Roland's "class irritation" extends to Maud Bailey, too, if in slightly different ways. In the early days of their working relationship, he assumes that her upper-class background stops her from recognizing and appreciating certain things that he can appreciate fully, like the luxurious, old-world romance of Seal Court (9.138). Once he realizes his feelings for Maud, their class differences take on an entirely different meaning:

Maud was a beautiful woman such as he had no claim to possess. She had a secure job and an international reputation. Moreover, in some dark and outdated English social system of class, which he did not believe in, but felt obscurely working and gripping him, Maud was County, and he was urban lower-middle-class, in some places more, in some places less acceptable than Maud, but in almost all incompatible. (23.65)
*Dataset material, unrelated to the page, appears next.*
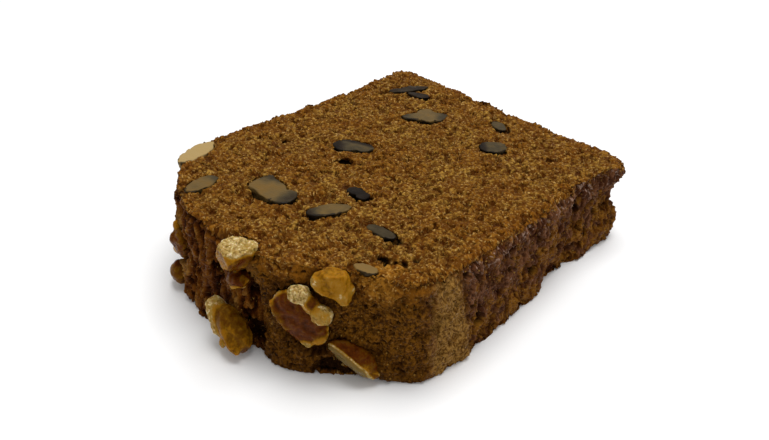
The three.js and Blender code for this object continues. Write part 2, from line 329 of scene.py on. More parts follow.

For her part, Maud also rejects England's old-fashioned class system. Here's her own first impression of Sir George: "Maud too saw him as a type; in her case he represented the restriction and boredom of countless childhood country weekends of shooting and tramping and sporting conversation. Rejected and evaded" (5.76).

Although their respective social statuses aren't given a ton of attention in Possession, they do have some bearing on how Roland and Maud interact. Luckily for them, Maud actively rejects the customs that come along with her "County" heritage, and Roland isn't one to let his "class irritation" get the better of him for long.